We spotted during our walk that there are an awful lot of new animal trails on the 
hillside, we’ve been told these are the routes of wild boar.  We never really noticed them before, it’s a little bit worrying but it’s so quiet round here this year that animals are moving closer to habitation.  Giovanni told me he’d see deer around for the first time and I read that there are wolves across the valley, not so far away, killing livestock.

We arrived home pretty hot so we were quickly into the pool, where I spotted this creature on the clothes line.  Quite a day for wildlife.  I don’t suppose school children take nature walks nowadays, I used to love them in fact I still do.   I might start a nature table here, mr grasshopper won’t be going on it.

Thursday 10 September 2020

Fruit and veg

Our garden is doing so well this year, flowers fruit and vegetables.  We are the envy of our neighbours when we deliver them bags of assorted produce though we don’t mention that it may have something to do with our lack of involvement for the first half of the year and the delay in planting.  When we went to buy our veg plants late in the season the choice was limited and we thought we were taking what no one else wanted.  It’s quite the opposite, for example
 we would never have chosen the only type of tomatoes on offer but they are fantastic, healthy, heavy croppers and really tasty.

It’s a joy to have an endless supply of fresh veg, even if green beans are on the menu most evenings.

Fruit has been good too, our best year ever for apples, many of which I’ve given away with a few left on the ground for the porcupine who touch wood is giving my flowers a rest.  The figs are ripe and mostly eaten straight from the tree by me, pears are not great.
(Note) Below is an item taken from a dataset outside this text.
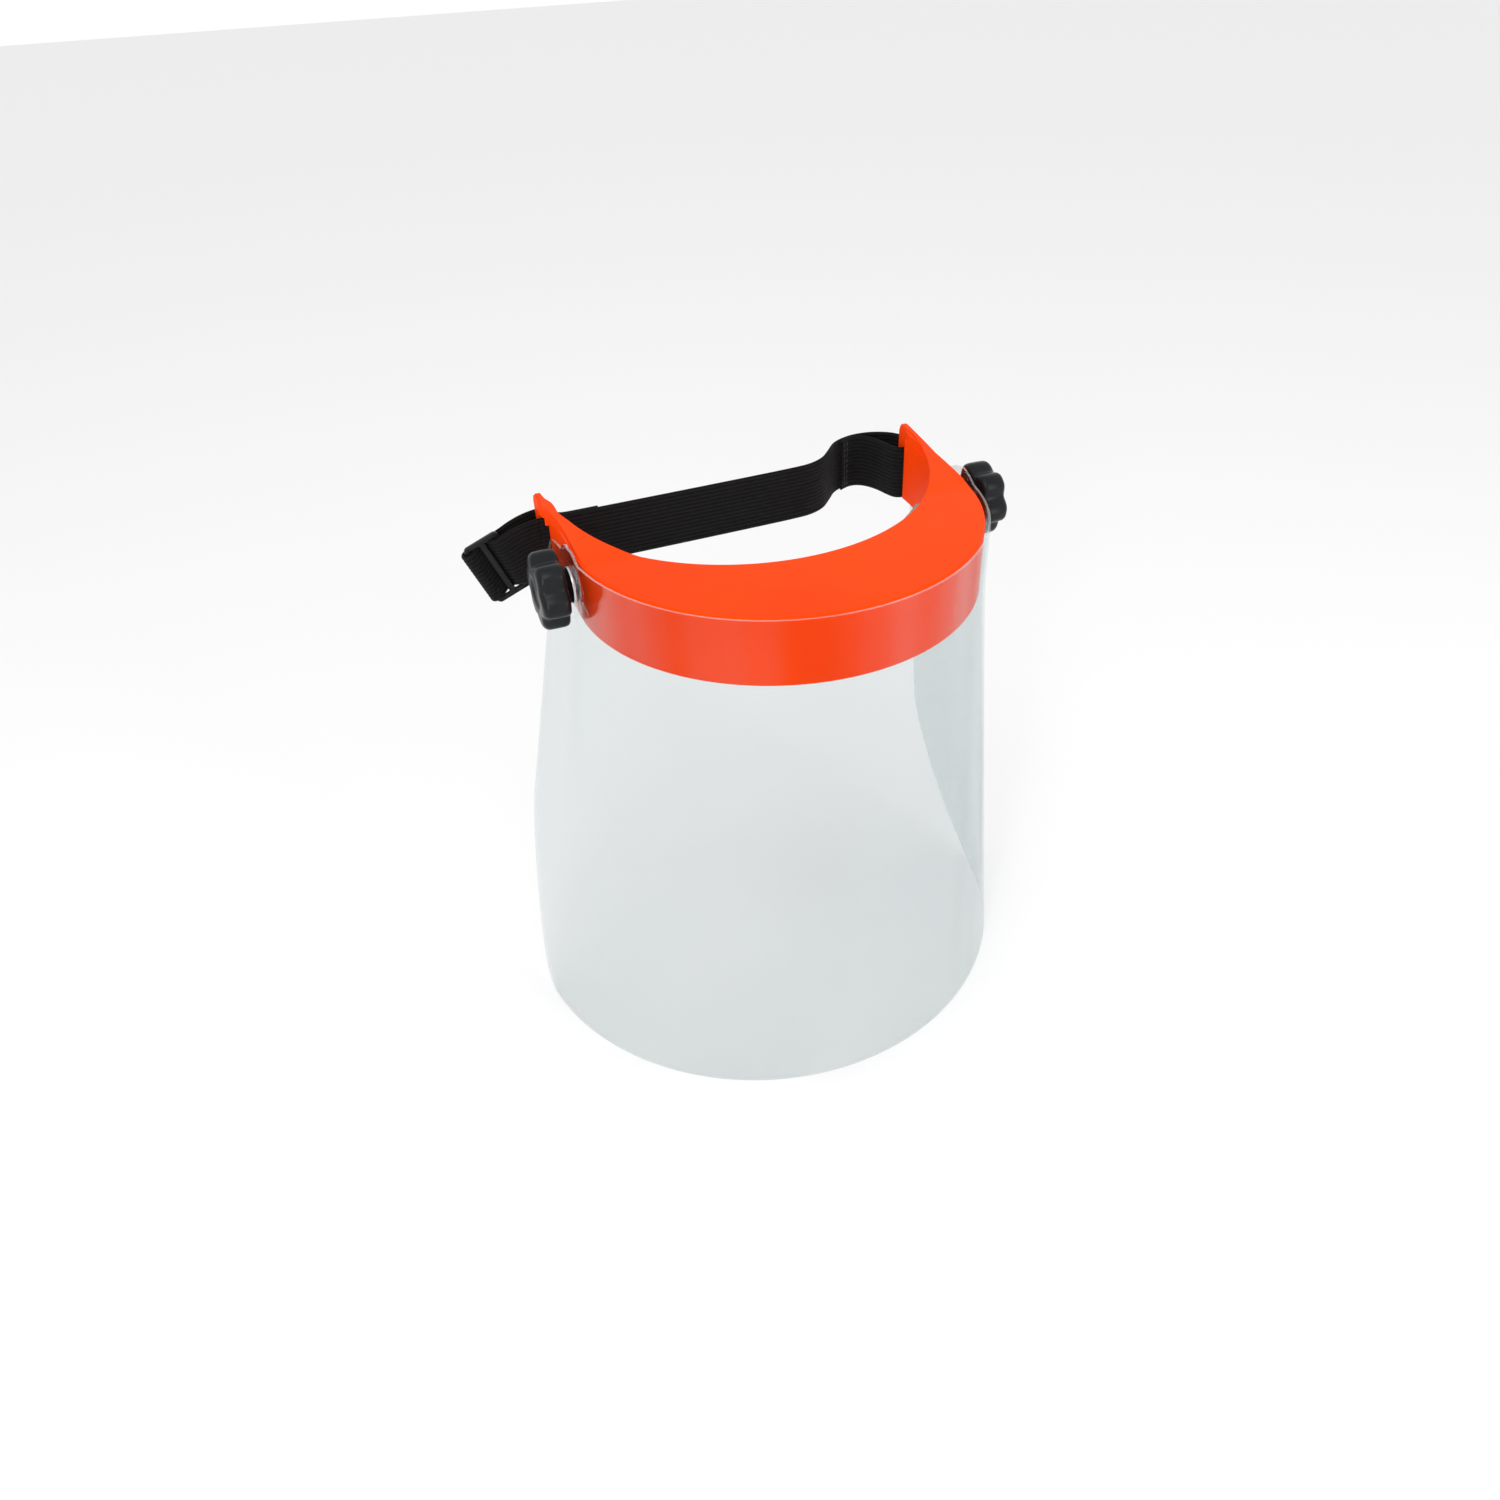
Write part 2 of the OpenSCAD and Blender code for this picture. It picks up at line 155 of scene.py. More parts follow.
def join(mat, a, out, b, into):
    mat.node_tree.links.new(a.outputs[out], b.inputs[into])


def noise(mat, scale, detail=3.0, rough=0.5, stretch=None):
    """Noise in object coordinates, which are the part's own frame, in metres."""
    node = add(mat, "ShaderNodeTexNoise")
    node.inputs["Scale"].default_value = scale
    node.inputs["Detail"].default_value = detail
    node.inputs["Roughness"].default_value = rough
    where, out = add(mat, "ShaderNodeTexCoord"), "Object"
    if stretch is not None:
        mapping = add(mat, "ShaderNodeMapping")
        mapping.inputs["Scale"].default_value = stretch
        join(mat, where, out, mapping, "Vector")
        where, out = mapping, "Vector"
    join(mat, where, out, node, "Vector")
    return node


def ramp(mat, source, out, stops):
    node = add(mat, "ShaderNodeValToRGB")
    band = node.color_ramp
    while len(band.elements) < len(stops):
        band.elements.new(0.5)
    for element, (at, colour) in zip(band.elements, stops):
        element.position = at
        element.color = (*colour, 1)
    join(mat, source, out, node, "Fac")
    return node


def spread(mat, source, out, low, high):
    node = add(mat, "ShaderNodeMapRange")
    node.inputs["To Min"].default_value = low
    node.inputs["To Max"].default_value = high
    join(mat, source, out, node, "Value")
    return node


def bump(mat, shader, source, out, distance, strength=1.0, below=None):
    node = add(mat, "ShaderNodeBump")
    node.inputs["Strength"].default_value = strength
    node.inputs["Distance"].default_value = distance
    join(mat, source, out, node, "Height")
    if below is not None:
        join(mat, below, "Normal", node, "Normal")
    join(mat, node, "Normal", shader, "Normal")
    return node


# ---- materials ------------------------------------------------------------


def orange_plastic():
    mat, shader = new_material("guard_orange", (0.95, 0.052, 0.0008), 0.42)
    tone = noise(mat, 14, 2)
    deep, light = (0.92, 0.048, 0.0006), (0.97, 0.060, 0.0012)
    colour = ramp(mat, tone, "Fac", [(0.3, deep), (0.7, light)])
    join(mat, colour, "Color", shader, "Base Color")
    grain = noise(mat, 900, 3)
    join(mat, spread(mat, noise(mat, 60, 4), "Fac", 0.42, 0.56), "Result", shader, "Roughness")
    bump(mat, shader, grain, "Fac", 0.00002, 0.06)
    shader.inputs["Specular IOR Level"].default_value = 0.05
    return mat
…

We had friends here for lunch on Monday, they were so complimentary about the garden and our outside space, we were so pleased.  And of course I made another apple crumble with plenty left over for another day.  

And after my yucca find I spotted at the side of the lawn a self seeded plumbago, a long way from the parent plant.  I think it’s been strimmed a few times when Mr FF has been edging but still plenty of growth, it’s potted up for now, another example of the garden thriving on neglect.

Monday 7 September 2020

The impatient gardener

Having said I love raising plants from seeds and cuttings and that I don’t need instant results, I should also tell you that I like to know what’s happening.  It’s not unusual for me to have a rootle in the compost to see if my seeds are germinating, or tug on a cutting to check if it’s rooted.  Don’t try this yourself it’s usually destructive.

When I put my yucca cuttings into a pot I knew they should root within 3 to 4 weeks.  Of course after 2 weeks I gave them a gentle(ish) tug and there was some resistance, they still looked quite perky though a few of the lower leaves had turned brown, I cut those off.

After 2.5 weeks I went for it, I tipped them out and both pieces had more good strong roots than I ever expected.  I should have taken a photo but I was so pleased I couldn’t wait to get them safely into individual pots.

They are fantastic, they are big and bold, they look brilliant, they cost nothing.  I don’t think I could be happier with myself for finding them thrown out on the land below us and for establishing these lovely new plants.

Tuesday 1 September 2020

Happy rain

In total we probably had two hours of rain since we arrived early July and really that made no difference whatsoever.  I don’t think I’ve ever seen the ground so dry and of course we were worried about wild fires.  When we went to the beach for Mr FF’s birthday we saw a big fire on a hillside, the helicopters and planes were dropping water and still working that evening when we left.  From our house we saw a few fires in the distance and one day the valley was full of smoke but fortunately there was nothing local.

We had various weather warning for thunderstorms but it wasn’t until Monday this week that we got proper rain and it was the best kind.  Often after a dry spell we get violent storms, damaging the garden and flooding the roads, sometimes with huge hailstones that destroy precious crops.   But this was gentle continuous downpour that lasted all day, the right kind of rain.

Of course it’s still nothing like what we need but it’s so welcome.  The temperature dropped enough for Mr FF to put on a jumper, for the first time we didn’t eat dinner outside and I returned to sleeping in the bed rather than on it.  Blue sky was back before the end of the day and the temperature is set to rise for the rest of the week but it was joyful to see the garden so refreshed.  I discovered the panorama option on the iPad camera,  I like it, you can see early evening the cloud clearing around us.

Now it Tuesday morning and the temperature has crept back up to over 20 degrees.  A quick sweep up, return the outside cushions, sun sails, table cloth and open up the house for some good fresh air after trying to keep out the heat for weeks.  It’s wonderful, we are both back into our shorts and gardening, we feel invigorated.